Redemption, Voting and Liquidation Rights

  • Redemption (shareholders may redeem their SPAC shares upon initial business combination)
    • Shareholders (except Vertex SPV and Venezio Investments) may redeem all or a portion of their shares upon completion of initial business combination (on a pro-rata basis) and payable in cash
    • There will be no redemption rights for SPAC warrants
    • Redemption will not proceed if an initial business combination does not close
  • Voting
    • Shareholders to receive invitation to EGM (to seek approval for initial business combination) at least 21 calendar days before
    • Simple majority approval of VTAC’s Independent Directors and an ordinary resolution passed by shareholders at the general meeting required for business combination to proceed
    • Redemption and voting decisions are separate of each other
  • Liquidation
    • SPACs will be subjected to liquidation in the event a business combination is not completed within the requisite time period
    • All assets of the SPAC (including all funds held in escrow account) will be calculated and returned to shareholders on a pro-rata basis
    • SPAC warrants will be deemed expired and warrant holders are not entitled to liquidation distribution
    • Joint Global Coordinators, Joint Bookrunners and Joint Underwriters have agreed to waive their rights to deferred underwriting commissions in escrow


Cornerstone Investors

  • The following Cornerstone Investors subscribed to 22.2 million Cornerstone Units at the Offering Price:
    • Venezio Investments Pte.

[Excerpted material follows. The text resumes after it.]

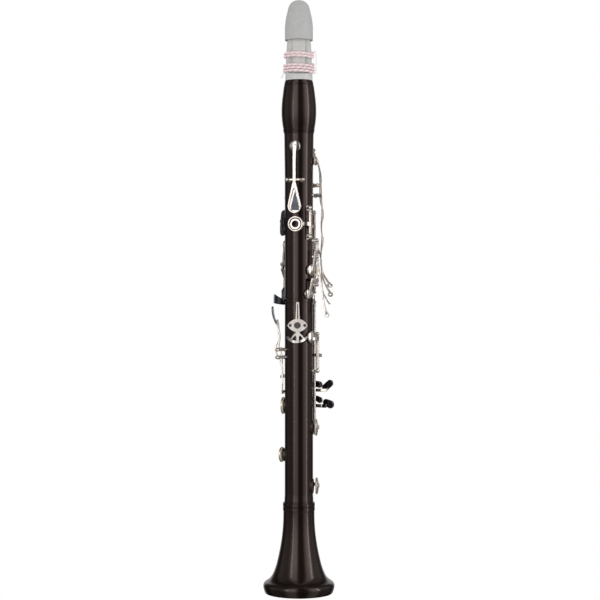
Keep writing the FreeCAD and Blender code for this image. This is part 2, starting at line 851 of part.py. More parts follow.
def make_thumb_ring_key():
    (span,) = long_axle(36.0, float(S["axle_radius"]), [374.0, 346.0])
    key = Key("thumb_ring_key", polar(36.0, float(S["axle_radius"]), 0), -UP, 7.0)
    key.tube(long_tube(36.0, float(S["axle_radius"]), *span))
    key.add(finger_ring(BACK, 358.4, 16.2))
    key.add(band([(9.5, 16.6), (18, 17.9), (27, 18.8), (36, 18.6)], 358.4, 3.6))
    key.add(band([(36, 18.4), (45, 18.9), (54, 18.7), (62, 18.3)], 356.0, 3.0))
    key.finish()


def make_throat_keys():
    height = float(S["cross_axle_height"])
    half = cross_axle(FRONT, height, 392.0, 7.0)
    key = Key("throat_a_key", polar(FRONT, height, 392.0), tangent(FRONT))
    key.tube(cross_tube(FRONT, height, 392.0, half))
    key.pad_over("upper", FRONT, 421.0, 5.6, 3.3, 14.7)
    key.add(lever(FRONT, [(424, 18.0), (410, 19.0), (400, 19.5), (392, 19.4), (384, 19.2), (374, 18.6), (368, 18.2)],
                  [((0, 421), 2.0, (0, 392), 1.8), ((0, 378), 4.6, (0, 394), 2.0)]))
    key.finish()

    side = 207.0
    half = cross_axle(side, height, 385.0, 4.7)
    key = Key("throat_g_sharp_key", polar(side, height, 385.0), tangent(side))
    key.tube(cross_tube(side, height, 385.0, half))
    key.pad_over("upper", side, 411.0, 5.0, 3.0, 14.5)
    key.add(lever(side, [(414, 17.8), (400, 18.9), (385, 19.4), (378, 19.0), (372, 18.4), (364, 18.2)],
                  [((0, 411), 1.9, (0, 385), 1.8), ((0, 386), 1.9, (0, 371), 2.8)], 1.6))
    foot = UP * 345.0
    shell = Part.makeCylinder(18.7, 30.0, foot).cut(Part.makeCylinder(17.2, 30.0, foot))
    key.add(shell.common(plan(240.0, [((-3.5, 366.0), 7.6, (1.3, 354.2), 6.4)])))
    key.add(Part.makeCylinder(0.9, 1.4, polar(255.0, 17.9, 362.0), outward(255.0)))
    key.finish()


def ring_arm(z, width=3.4):
    """The arm from a front finger ring round to the ring keys' axle."""
    return band([(144, 16.7), (138, 17.8), (131, 18.6), (124, 18.5)], z, width)


def cup_arm(z, width=3.0, first=FRONT, last=124.0):
    """The arm from a cup round to a long axle."""
    middle = (first + last) / 2
    return band([(first, 17.5), ((first + middle) / 2, 18.4), (middle, 19.0), ((middle + last) / 2, 19.1),
                 (last, 18.5)], z, width)


def make_upper_ring_keys():
    radius = float(S["axle_radius"])
    lower_span, upper_span = long_axle(124.0, radius, [371.0, 337.5, 293.0])
    key = Key("upper_ring_key", polar(124.0, radius, 0), UP, 7.0)
    key.tube(long_tube(124.0, radius, *upper_span))
    key.add(finger_ring(FRONT, 347.0, 16.2), ring_arm(347.0), cup_arm(362.5))
    key.pad_over("upper", FRONT, 362.5, 4.8, 2.4)
    key.finish()
    chimney("upper", 347.0)

    key = Key("bridge_ring_key", polar(124.0, radius, 0), UP, 7.0)
    key.tube(long_tube(124.0, radius, *lower_span))
    key.add(finger_ring(FRONT, 328.0, 16.2), ring_arm(328.0), cup_arm(298.5))
    key.pad_over("upper", FRONT, 298.5, 4.8, 2.6)
    key.add(band([(124, 18.5), (131, 19.2), (138, 19.3), (144, 19.1)], 298.4, 3.4))
    key.add(band([(134, 19.2), (138, 19.3), (142, 19.2), (146, 19.0)], 292.5, 12.6))
    key.finish()
    chimney("upper", 328.0)
    chimney("upper", 310.5)


def make_side_keys():
    """The two lower side keys, which turn on one axle and open small pads at the back."""
    radius = float(S["axle_radius"])
    lower_span, upper_span = long_axle(76.0, radius, [343.0, 327.0, 300.0])
    key = Key("side_e_flat_key", polar(76.0, radius, 0), UP)
    key.tube(long_tube(76.0, radius, *lower_span))
    key.pad_over("upper", 36.0, 290.8, 4.65, 2.6)
    key.add(band([(76, 18.5), (66, 19.3), (54, 19.4), (41, 19.0)], 304.6, 3.0))
    key.add(lever(38.0, [(309, 19.2), (300, 18.9), (292, 17.7), (286, 17.2)], [((1.2, 304.6), 1.5, (-0.6, 291), 1.5)]))
    key.add(lever(80.0, [(325, 19.4), (314, 20.0), (303, 21.9), (292, 23.4), (282, 24.8), (275, 26.6), (268, 29.6)],
                  [((-1.0, 320), 1.4, (0, 283), 1.3), ((0, 283), 1.4, (0, 274.5), 3.6)]))
    key.add(curl(80.0, 270.6, 27.4))
    key.finish()

    key = Key("side_f_sharp_key", polar(76.0, radius, 0), UP)
    key.tube(long_tube(76.0, radius, *upper_span))
    key.pad_over("upper", 50.0, 314.0, 5.5, 3.0)
    key.add(band([(76, 18.5), (70, 19.5), (62, 19.6), (54, 19.0)], 331.5, 3.0))
    key.add(lever(52.0, [(336, 19.3), (328, 19.2), (320, 18.4), (314, 17.7), (308, 17.4)],
                  [((1.0, 331.5), 1.5, (-0.6, 314), 1.5)]))
    key.add(lever(90.0, [(344, 18.5), (336, 18.8), (327, 21.2), (314, 22.2), (304, 22.3), (295, 23.2),
                         (288, 25.6), (283, 28.6), (278, 32.8)],
                  [((-3.6, 336), 1.5, (0, 327), 1.2), ((0, 327), 1.2, (0, 290), 1.2),
                   ((0, 290), 1.3, (0, 284.2), 3.4)]))
    key.finish()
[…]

Ltd.
    • Asdew Acquisitions Pte Ltd.
    • DBS Bank Ltd. (on behalf of certain wealth management clients)
    • DBS Bank (HK) Ltd. (on behalf of certain wealth management clients)
    • Dymon Asia Multi-Strategy Investment Master Fund
    • Fortress Capital Asset Management (M) Sdn Bhd
    • Fullerton Fund Management Company Ltd.
    • Greenpark Investments Pte. Ltd.
    • Linden Capital L.P.
    • Lion Global Investors Ltd.
    • Target Asset Management Ptd Ltd.
    • The Segantii Asia-Pacific Equity Multi-Strategy Fund
    • UBS Asset Management (SG) Ltd.